I'm in agreement here, but was it a chip or the bump and run? I've used a wedge from the fringe like a putter and got the loft to get the ball to the top tier. I've never done it again I now use the six iron.


----------



## Surtees (Sep 11, 2007)

yes I'd take the putter as well. I don't think I could live with the thought of the greens man sharping some sort of weapon for when he finds out who ripped up his green.


----------



## broken tee (Jan 13, 2008)

I could never chip on the green, I don't have the skill to do it, I value my Wilson Titaniums too much


----------



## Surtees (Sep 11, 2007)

your right Bob you don't have the skills!


----------



## broken tee (Jan 13, 2008)

Surtees said:


> your right Bob you don't have the skills!


Yes, that is true, yet the chicks dig me:headbang:


----------



## The_Weekender (Feb 19, 2010)

Yes as long as you dont damage the green you are allowed. Im sure i have seen John Daly use this method when facing a longggggggggggg putt. It actually went pretty close although there always is the risk is catching it thin and going through the green. Its a method i wouldnt advise using


----------



## broken tee (Jan 13, 2008)

Weekender: I didnt say welcome to the forum, welcome, all of us get into discussions about rules of golf. Fourputt is attending a seminar on the usga rules and we've been having fun trying to stump him, I have any how, and still I never get it quite right. we get a little crazy but its all in fun. so join us as much as you can.


----------



## FrogsHair (Mar 4, 2010)

It is perfectly legal to chip from the green, and a chip shot from the green's surface can be accomplished with minimal damage when done properly, and little ball spin is required. Obviously, having to chip from the green's surface would be because there was an obstacle that was not part of the green's surface between the ball and the pin. The accepted number is 2 or less putts per green, which means once the ball lands on the green, the line to the pin should be reachable, and unobstructed so that a putter can be used. Now if the green's keeper picks a pin location that might require a different club other than a putter needs to be used, then that green's keeper should not complain about any damage remaining after the golfer has tidied up any damage. In essence, the green's keeper created the issue in the first place, due to a poor pin placement. :dunno:


----------



## Fourputt (Nov 18, 2006)

FrogsHair said:


> It is perfectly legal to chip from the green, and a chip shot from the green's surface can be accomplished with minimal damage when done properly, and little ball spin is required. Obviously, having to chip from the green's surface would be because there was an obstacle that was not part of the green's surface between the ball and the pin. The accepted number is 2 or less putts per green, which means once the ball lands on the green, the line to the pin should be reachable, and unobstructed so that a putter can be used. Now if the green's keeper picks a pin location that might require a different club other than a putter needs to be used, then that green's keeper should not complain about any damage remaining after the golfer has tidied up any damage. *In essence, the green's keeper created the issue in the first place, due to a poor pin placement. *:dunno:


That isn't necessarily so. Look at the 6th green at Riviera CC. There is a bunker nearly dead center in the middle of the green. There is no spot on that green where you can put the hole which would eliminate any possibility of having your route to the hole blocked.
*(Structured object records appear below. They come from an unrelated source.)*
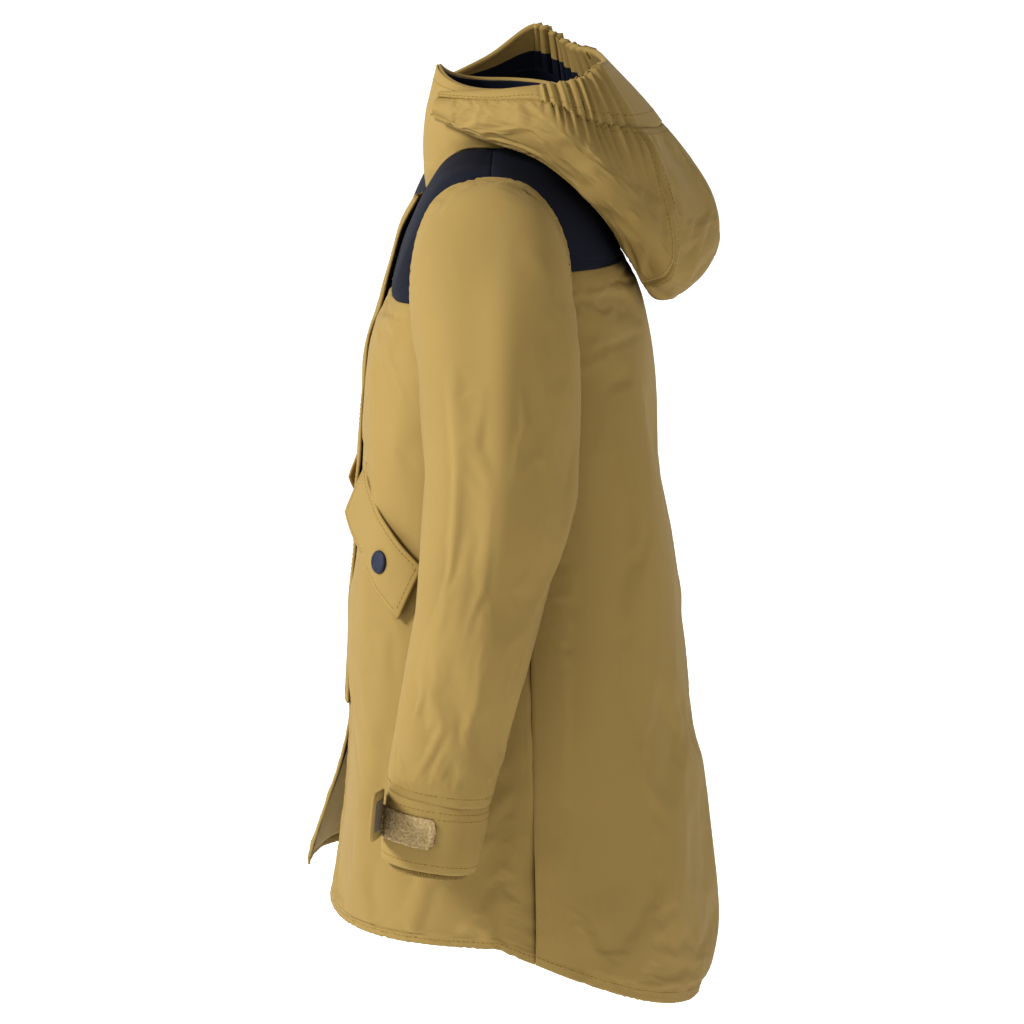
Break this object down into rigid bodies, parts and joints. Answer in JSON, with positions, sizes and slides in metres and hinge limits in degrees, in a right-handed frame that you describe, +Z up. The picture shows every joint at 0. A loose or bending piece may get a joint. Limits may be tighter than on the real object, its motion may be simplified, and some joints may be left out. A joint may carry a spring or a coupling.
{
  "type": "hooded parka",
  "caption": "Child's padded hooded parka with a lowered hood, storm flap over a front zip, slanted snap pockets and hook-and-loop cuff tabs.",
  "frame": {"origin": "inside the neck, level with the side of the neck seam, on the coat's middle plane", "axes": "+Z up as worn, -Y towards the wearer's front, +X towards the wearer's left"},
  "size_m": [0.5522, 0.2795, 0.6461],
  "materials": {
    "shell": "matte woven nylon",
    "navy": "matte woven nylon",
    "lining": "smooth taffeta",
    "padding": "loose fibre",
    "rib": "rib knit",
    "elastic": "woven elastic",
    "tape": "woven tape",
    "coil": "moulded coil",
    "snap": "smooth",
    "metal": "satin",
    "fastener": "hook and loop"
  },
  "bodies": {
    "coat": {"front_panel_left": "shell", "front_panel_right": "shell", "front_yoke_left": "navy", "front_yoke_right": "navy", "back_panel": "shell", "back_yoke": "navy", "front_lining_left": "lining", "front_lining_right": "lining", "back_lining": "lining", "back_padding": "padding", "pocket_bag_left": "lining", "pocket_bag_right": "lining", "pocket_snap_stud_left": "metal", "pocket_snap_stud_right": "metal", "collar": "shell", "collar_lining": "lining", "hang_loop": "tape", "zip_tape_left": "tape", "zip_tape_right": "tape", "zip_coil_left": "coil", "zip_coil_right": "coil", "storm_loop_upper": "fastener", "storm_loop_middle": "fastener", "storm_loop_lower": "fastener"},
    "pocket_flap_left": {"pocket_flap_left": "shell", "pocket_snap_cap_left": "snap", "pocket_snap_socket_left": "metal"},
    "pocket_flap_right": {"pocket_flap_right": "shell", "pocket_snap_cap_right": "snap", "pocket_snap_socket_right": "metal"},
    "sleeve_left": {"sleeve_left": "shell", "sleeve_lining_left": "lining", "cuff_left": "shell", "rib_cuff_left": "rib", "cuff_loop_left": "fastener"},
    "sleeve_right": {"sleeve_right": "shell", "sleeve_lining_right": "lining", "cuff_right": "shell", "rib_cuff_right": "rib", "cuff_loop_right": "fastener"},
    "cuff_tab_left": {"cuff_tab_left": "shell", "cuff_hook_left": "fastener"},
    "cuff_tab_right": {"cuff_tab_right": "shell", "cuff_hook_right": "fastener"},
    "zip_slider": {"zip_slider": "metal"},
    "zip_pull": {"zip_pull": "metal"},
    "storm_flap": {"storm_flap": "shell", "storm_hook_upper": "fastener", "storm_hook_middle": "fastener", "storm_hook_lower": "fastener"},
    "hood": {"hood_shell": "shell", "hood_lining": "lining", "hood_band": "shell", "hood_elastic_left": "elastic", "hood_elastic_right": "elastic"}
  },
  "joints": [
    {"name": "sleeve_left", "type": "hinge", "parent": "coat", "child": "sleeve_left", "pos_m": [0.137, -0.0135, -0.0095], "axis": [0, -1, 0], "range_deg": [0, 45]},
    {"name": "sleeve_right", "type": "hinge", "parent": "coat", "child": "sleeve_right", "pos_m": [-0.137, -0.0135, -0.0095], "axis": [0, 1, 0], "range_deg": [0, 45]},
    {"name": "pocket_flap_left", "type": "hinge", "parent": "coat", "child": "pocket_flap_left", "pos_m": [0.1456, -0.0848, -0.2374], "axis": [-0.661, -0.395, 0.638], "range_deg": [0, 100]},
    {"name": "pocket_flap_right", "type": "hinge", "parent": "coat", "child": "pocket_flap_right", "pos_m": [-0.1456, -0.0848, -0.2374], "axis": [-0.661, 0.395, -0.638], "range_deg": [0, 100]},
    {"name": "cuff_tab_left", "type": "hinge", "parent": "sleeve_left", "child": "cuff_tab_left", "pos_m": [0.23442, -0.08343, -0.41299], "axis": [-0.0795, 0.0811, 0.9935], "range_deg": [-25, 20]},
    {"name": "cuff_tab_right", "type": "hinge", "parent": "sleeve_right", "child": "cuff_tab_right", "pos_m": [-0.23442, -0.08343, -0.41299], "axis": [-0.0795, -0.0811, -0.9935], "range_deg": [-25, 20]},
    {"name": "hood", "type": "hinge", "parent": "coat", "child": "hood", "pos_m": [0, -0.04, 0.025], "axis": [1, 0, 0], "range_deg": [0, 45]},
    {"name": "storm_flap", "type": "hinge", "parent": "coat", "child": "storm_flap", "pos_m": [-0.0245, -0.0992, -0.16], "axis": [0, -0.0554, -0.9985], "range_deg": [0, 75]},
    {"name": "zip_slider", "type": "hinge", "parent": "coat", "child": "zip_slider", "pos_m": [0, 1.3987, -0.39], "axis": [1, 0, 0], "range_deg": [0, 10.5]},
    {"name": "zip_pull", "type": "hinge", "parent": "zip_slider", "child": "zip_pull", "pos_m": [0, -0.07478, -0.086], "axis": [-1, 0, 0], "range_deg": [0, 4]}
  ]
}
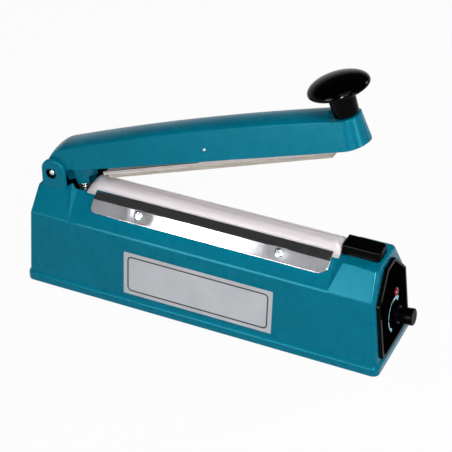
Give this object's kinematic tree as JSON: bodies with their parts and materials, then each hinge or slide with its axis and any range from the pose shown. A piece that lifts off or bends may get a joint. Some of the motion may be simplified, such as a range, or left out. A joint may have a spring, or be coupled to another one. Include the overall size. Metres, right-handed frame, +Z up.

There are lots of greens which are designed specifically so that there are hole locations which are difficult to hit to. Greens with contours which mean that either the slope or the perimeter shape may put a ball on the putting green in such a position as to have no putt at the hole. I don't generally play very exotic courses, yet I've even seen such situations. 

When faced with such a putt, I have chosen to putt the ball as close as I can to the line I'd prefer, risking a 3 putt rather than risk damage to the green. For us casual amateurs, one stroke isn't going to break the bank.


----------



## FrogsHair (Mar 4, 2010)

Fourputt said:


> That isn't necessarily so. Look at the 6th green at Riviera CC. There is a bunker nearly dead center in the middle of the green. There is no spot on that green where you can put the hole which would eliminate any possibility of having your route to the hole blocked.
> 
> There are lots of greens which are designed specifically so that there are hole locations which are difficult to hit to. Greens with contours which mean that either the slope or the perimeter shape may put a ball on the putting green in such a position as to have no putt at the hole. I don't generally play very exotic courses, yet I've even seen such situations.
> 
> When faced with such a putt, I have chosen to putt the ball as close as I can to the line I'd prefer, risking a 3 putt rather than risk damage to the green. For us casual amateurs, one stroke isn't going to break the bank.


I stand corrected. However, last time I played Rivera (friend of a friend 3 years ago) there was a sign on that green that pretty much stated a free drop could be made on the green to avoid causing damage to it. Also, it is some what of a small bunker, and some what shallow. a person could probably putt their way out of it, or even across it for that matter. My point is if the green is designed in such a way that hole location could contribute to damage, the golfer should not be held entirely responsible. It's a built in problem. On that particular green at Rivera one od the accepted "misses" is to put the ball in the bunker, depending on hole location. Would I intentionally cause damage to a green for the possibility of a lower score. Absolutely not. As you say, 1 stroke is not that big of a deal.


----------